The web technologies are increasing exponentially. Almost all the data are in the hidden database for certain reasons like security from hacking and contamination of data that is edition or deletion of data from the database. Hence the search engine should be adaptable in discovering the data hidden in the database. The search engine should be built to process faster with less consumption of the memory and the internet resources.

References

Agrawal, S., & Agarwal, K. (2013). Deep web crawler: A review. International Journal of Innovative Research in Computer Science & Technology (IJIRCST), 1(1), 12-14.

Hristids, V., Hu, Y., & Iperioris, G. (2011). Relevance based retrieval on hidden test database without ranking support. IEEE transactions on knowledge and data engineering, 23(10), 1555-1558.

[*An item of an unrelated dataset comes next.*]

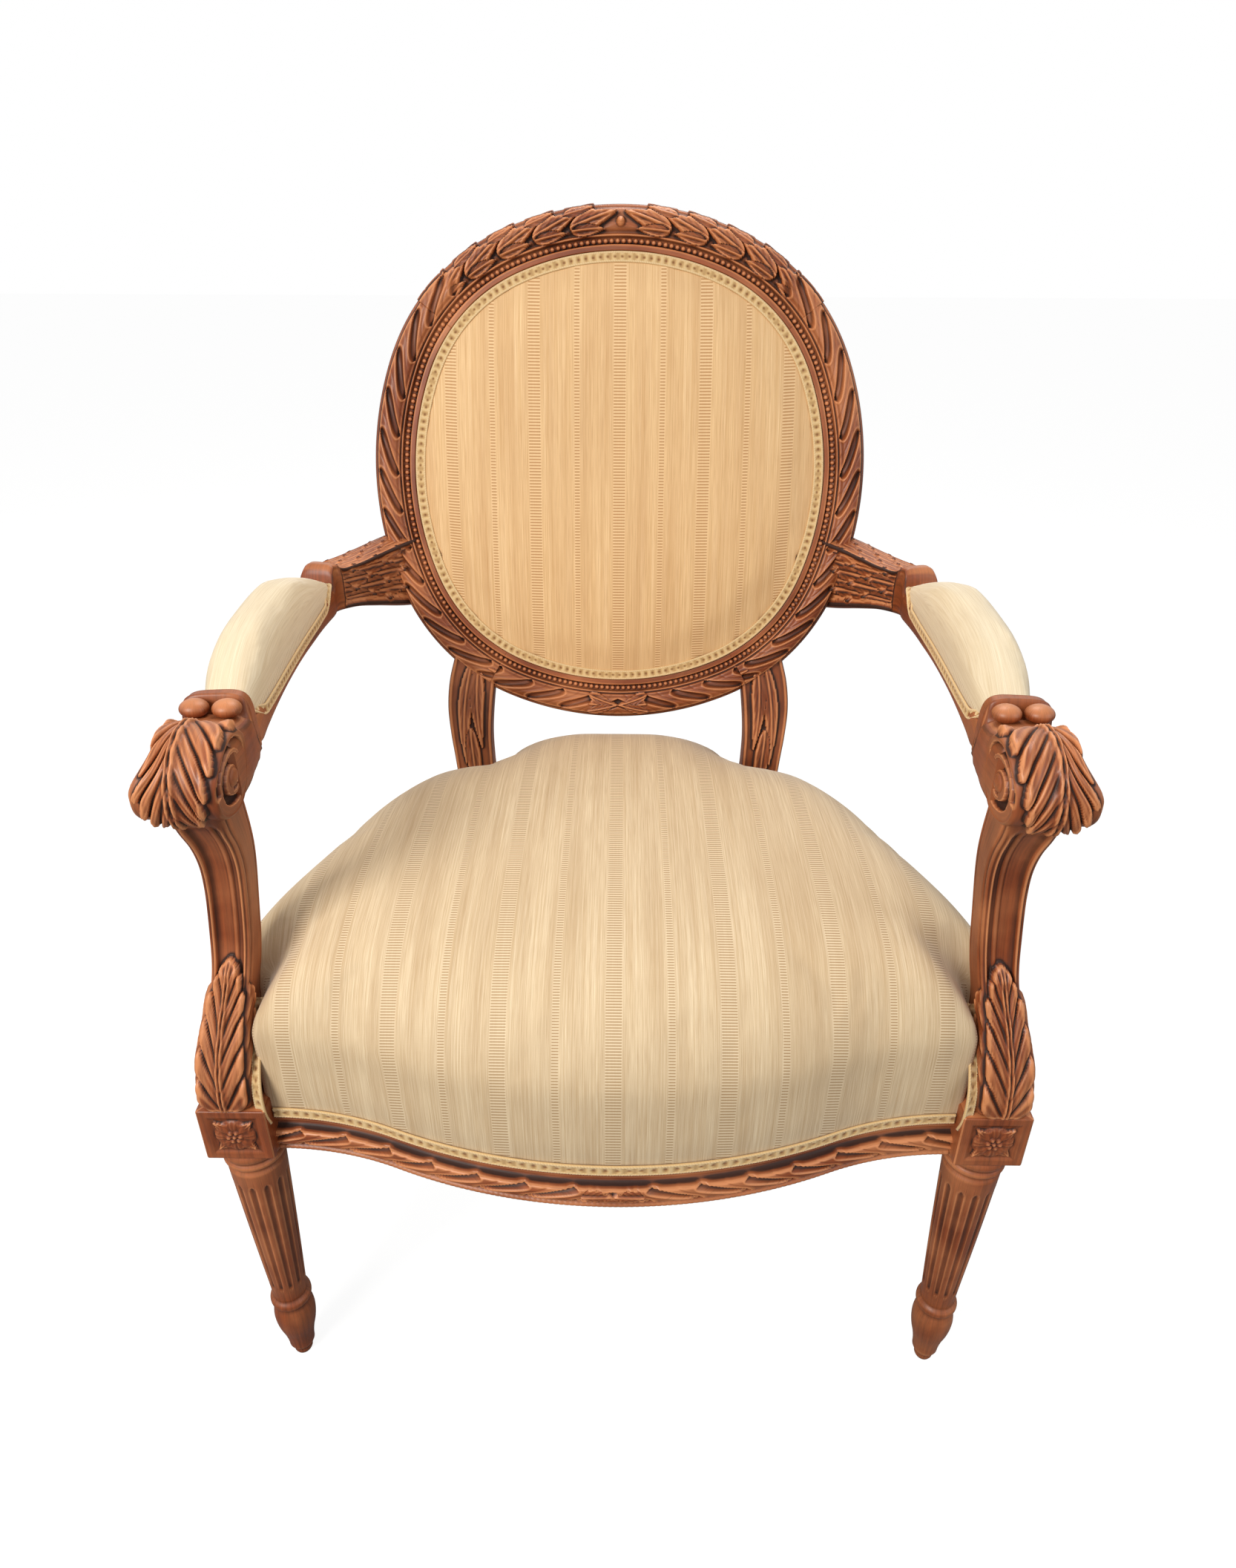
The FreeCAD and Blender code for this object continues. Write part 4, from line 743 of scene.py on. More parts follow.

Huang, Q., Li, Q., Li, H., & Yan, Z. (2012), An approach to incremental deep web crawling based on incremental harvest model. 2012 International Workshop on Information and Electronics Engineering (IWIEE), 29, 1081-1087. doi:10.1016/ j.proeng.2012.01.093

Sharma, S., Sharma, A.K., & Gupta, J.P., (2011). A novel architecture of a parallel web crawler. International Journal of Computer Applications, 14 (4), 0975-8887.

Singh, L., & Sharma, D.K. (2013). An architecture for extracting information from hidden web database using intelligent agent technology through reinforcement learning. Proceedings of 2013 IEEE Conference on Information and Communication Technologies (ICT 2013), 13, 292-297.